WASHINGTON -- U.S. Rep. Steve Womack, R-Ark., is operating a reelection effort with a significant financial advantage over state Sen. Clint Penzo, R-Springdale, leading up to next month's primary election.
Womack's congressional campaign received nearly $390,000 in contributions during the final quarter of 2023, according to a Federal Election Commission campaign finance report, with political action committees and other organizations putting forward more than half of that amount. The committee ended the year with $2.3 million in its reserves.
Penzo, a real estate agent with experience in both chambers of the Arkansas Legislature, reported raising $57,482.36 since launching his congressional campaign in November, primarily consisting of individual contributions. His campaign's financial documents stated the campaign has $43,929.72 in cash on hand as of Dec. 31, 2023.
The financial report additionally noted $30,000 in debts and obligations related to the filing fee for Arkansas' congressional candidates.
Penzo, who joined the state Senate in January 2023, launched his congressional campaign in November, contending Womack is not conservative enough to represent the 3rd Congressional District, which consists of counties in Northwest Arkansas.
Penzo's announcement followed a testy October on Capitol Hill highlighted by the House of Representatives' struggle to find a new speaker. After a Republican bloc successfully ousted Kevin McCarthy from the post, Womack backed House Majority Leader Steve Scalise, R-La., as the chamber's next leader. Scalise, however, dropped his bid after it became evident House Republicans could not unite around the selection.
Rep. Jim Jordan, R-Ohio, who lost to Scalise in the House Republican Conference, emerged as the next Republican choice. Womack refused to support Jordan, voting for Scalise on three occasions on what the congressman from Rogers described as "a matter of principle." Jordan eventually dropped his bid.
Womack and the House Republican Conference eventually united around Rep. Mike Johnson, R-La., as the speaker, helping bring the three-week standstill to an end.
Amid the murmurs of Penzo challenging Womack, the congressman -- who at one point had to refute reports about retiring from public office -- received endorsements from Arkansas Gov. Sarah Huckabee Sanders; the state's two U.S. senators, fellow Republicans John Boozman of Rogers and Tom Cotton of Little Rock; and Republican U.S. Rep. Rick Crawford of Jonesboro.

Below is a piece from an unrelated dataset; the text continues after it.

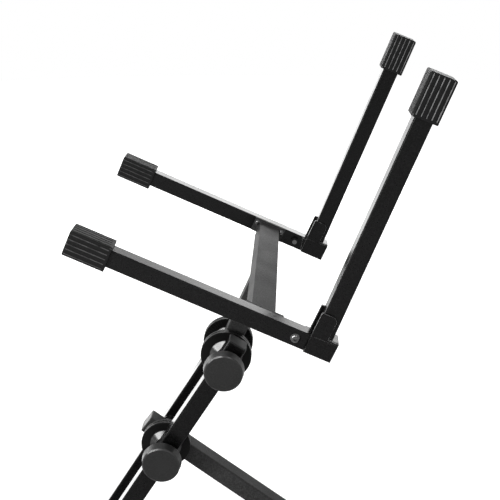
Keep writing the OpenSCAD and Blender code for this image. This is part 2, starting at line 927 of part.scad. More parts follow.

The remaining members of Arkansas' congressional delegation -- Reps. French Hill of Little Rock and Bruce Westerman of Hot Springs -- announced their support of Womack as Penzo hit the campaign trail. The Womack campaign has touted the endorsements of Johnson, Scalise, and various Arkansas leaders and groups.
According to the Womack campaign's finance report, the committee received $205,300 of its contributions during the most recent quarter -- more than 52.7% of the $389,124.18 in contributions during this period -- from political committees, including $5,000 donations from PACs associated with Boozman, Cotton, Hill, Scalise and former Arkansas Gov. Mike Huckabee.
"It's the honor of my lifetime to serve the people of Arkansas' Third District," Womack told the Arkansas Democrat-Gazette in a statement. "I'm humbled and encouraged to see the confidence from those I proudly represent. I greatly appreciate the strong support for my reelection."
Penzo did not return an inquiry for this story as of Thursday evening.
Fayetteville social worker Caitlin Draper is running unopposed in the Democratic primary for the 3rd District seat. Her campaign reported $25,119.60 in contributions with $14,769.74 in the bank at the end of 2023.
In the 1st District, Crawford -- who entered the House with Womack in January 2011 -- reported $64,682.50 in contributions during the most recent quarter and $780,856.79 cash on hand at year's end.
Rodney Govens, a Democrat challenging Crawford in this year's general 1st District contest, did not submit financial information to the FEC.
In the 2nd District, Hill's campaign reported $523,882.98 in contributions and $1,612,210.27 in its reserves. The campaign for Marcus Jones, a Democrat seeking the 2nd District seat, brought in $49,612.04 during the previous quarter and had $28,092.07 on hand entering the new year.
In the 4th District, Westerman, a member of the House Republican leadership team through his chairmanship over the House Natural Resources Committee, raised $235,354.51 for his campaign during the most recent quarter. The campaign ended 2023 with $2,385,553.96 in its coffers. Democrat challenger Risie Howard did not submit any financial reports to the FEC.
Boozman and Cotton will not be on the ballot in this year's general election. Cotton's senatorial term will expire in January 2027, and Boozman's current term runs through January 2029.
The Boozman for Arkansas campaign raised $85,010.36 in the most recent quarter and entered 2024 with $991,162.67 on hand, while the Cotton for Senate campaign received $181,945.22 in contributions with $7,584,644.26 in the bank.